Golden estimates the committee hears about 50 appeals a year and has approved no more than 30 percent since the rule was adopted in 1999.
On the other hand, if a student has been in a school and the family moves to another boundary, the family may apply for a transfer for their child to stay in the original school and retain athletic eligibility.
"We reward parents and students for not falsifying information about their address," she said.
"We also reward students," she said. "Your eligibility stays because you don't lie."
The reason Miami-Dade's school board returned to requiring transferring athletes to sit out a year from playing was the humiliation Miami High School suffered in the late 1990s. The FHSAA stripped it of its state basketball championship, Golden said.
"We had kids living with teachers, we had recruiting, we had it all," she said. "When your state championship is taken back, you're told to fix it. ... It was a community outcry."
There have been legal challenges to the committee's decisions, she said, but "we've been to court, but we've been upheld."
Though there are only two Florida districts with the wait-to-play rule, she said she has heard of others that want such a rule.
"They can't. If you have a school board member who wants to do a favor for someone, they say, 'Go ahead and give them a transfer.'"
Policy Irritates Some Parents
Brevard is in its sixth year with its policy and parents still protest it.
"I get calls every other week about it," said Gary Shiffrin, principal of Merritt Island High, who is commissioner of the Cape Coast Conference and author of the transfer rule. "They say, 'Who came up with this policy; it's stupid.'"
A new superintendent who emphasized ethics helped sell the plan that Shiffrin was working on to the school board, he said.
"I met with him and talked about an issue we had. We had some teams that had literally become all-star teams. Merritt Island High had back-to-back state baseball championships but maybe two or three players actually lived on Merritt Island.
"It was a matter of the rich get rich and the poor get poorer," he said.
"We should allow students the opportunity to participate in wholesome athletic competition against other schools."
Brevard also has a committee that can restore athletic eligibility for transfer students, but it now hears just six or seven appeals a year from the 13 high schools that have sports teams, he said. When the rule was first changed, there were up to 50 appeals a year, he said.
Shiffrin was on the state assembly of FHSAA members who voted two years ago to approve a similar statewide policy that would have required athletes to sit out a year if they transferred, starting in 2006-07. The rule was put on hold by a task force that had been created by state legislators.
Florida's political climate over the past decade, with its emphasis on parental choice through school vouchers, charter schools, home schooling and district choice plans, has encouraged the liberal policy, Hester and others said.

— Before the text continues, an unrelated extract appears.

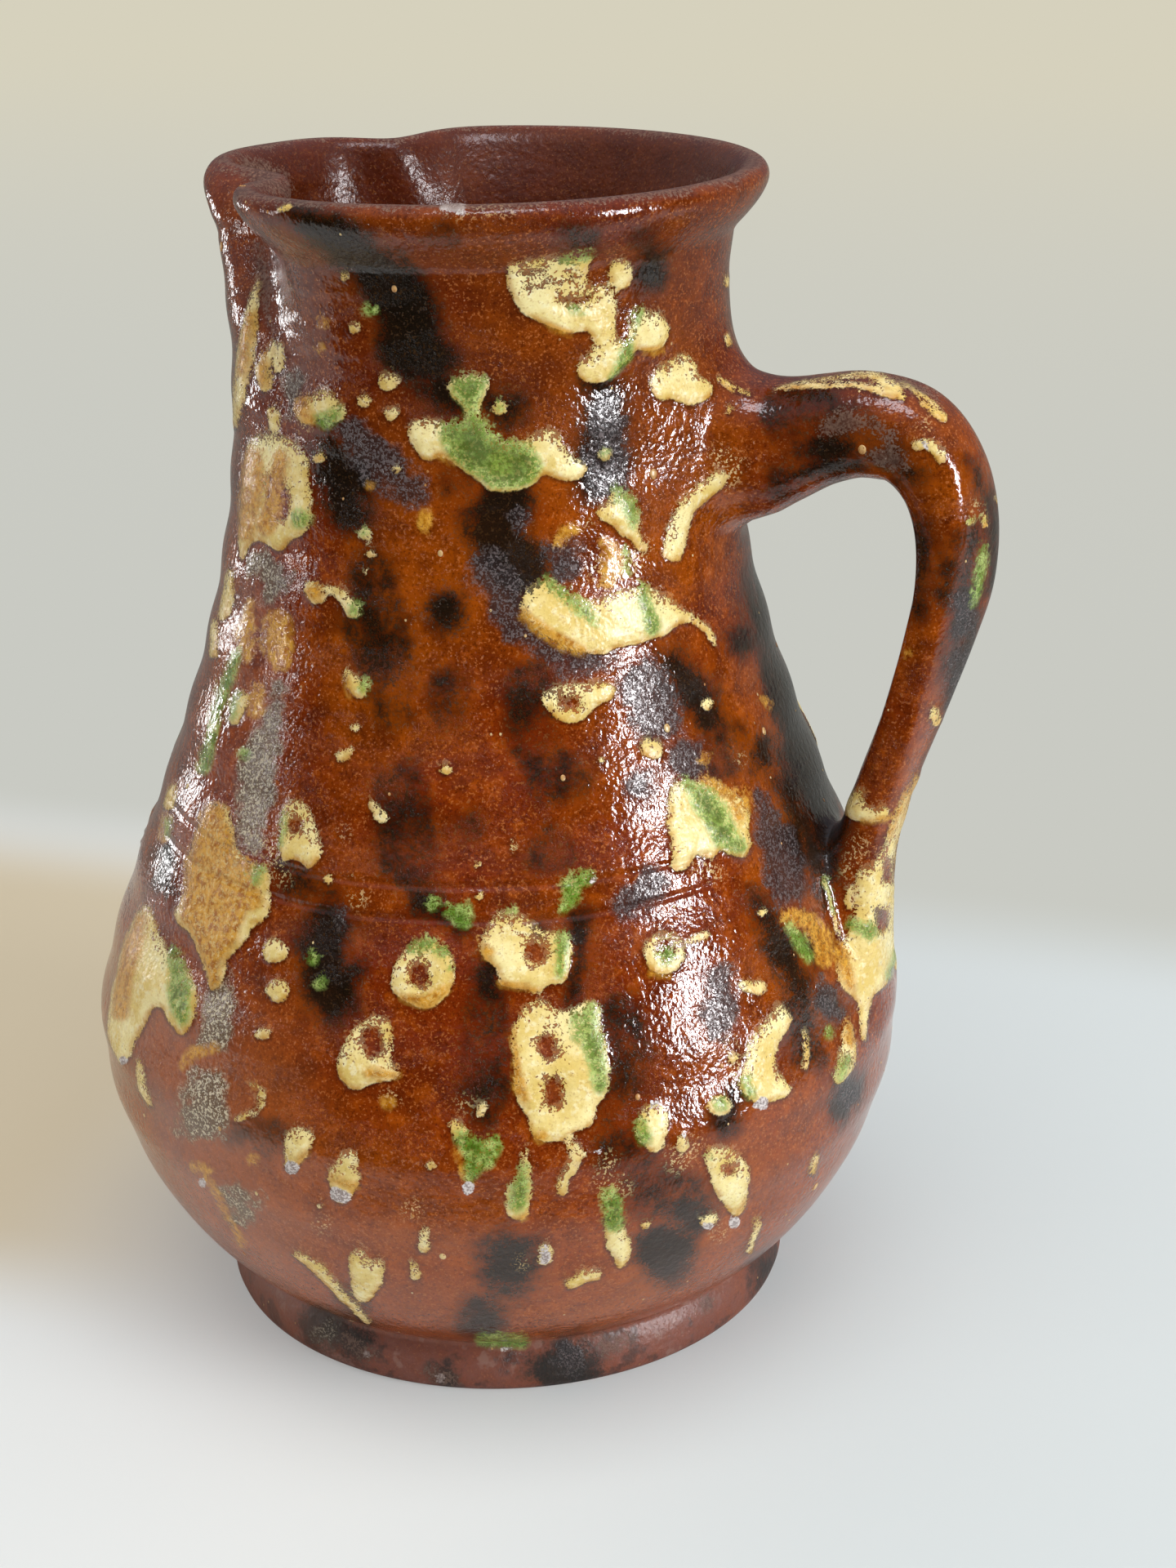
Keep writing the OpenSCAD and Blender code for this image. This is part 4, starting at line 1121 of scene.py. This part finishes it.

"It's a political bomb," Hester said. "Choice says people have to be able to move their kids around for whatever reason they want. Every public school is in competition with every other public school. That's the education mode we're in."
"I get calls every day: 'Somebody stole my kid,'" Hester said. "I tell them the word is 'choice.' ... It's all about free enterprise, capitalism, survival of the fittest."
In the end, he said, "It's up to adults to care."
Bob Henriquez, a former state legislator from Tampa and longtime football coach for Tampa Catholic High School, was on the state task force that nixed the sit-out rule as it stiffened recruiting penalties and required parents to sign an affidavit.
"It created more problems than it fixed," Henriquez said of the rule that included a list of exceptions. "I hate to punish the kids. The bottom line is people are going to find ways around things."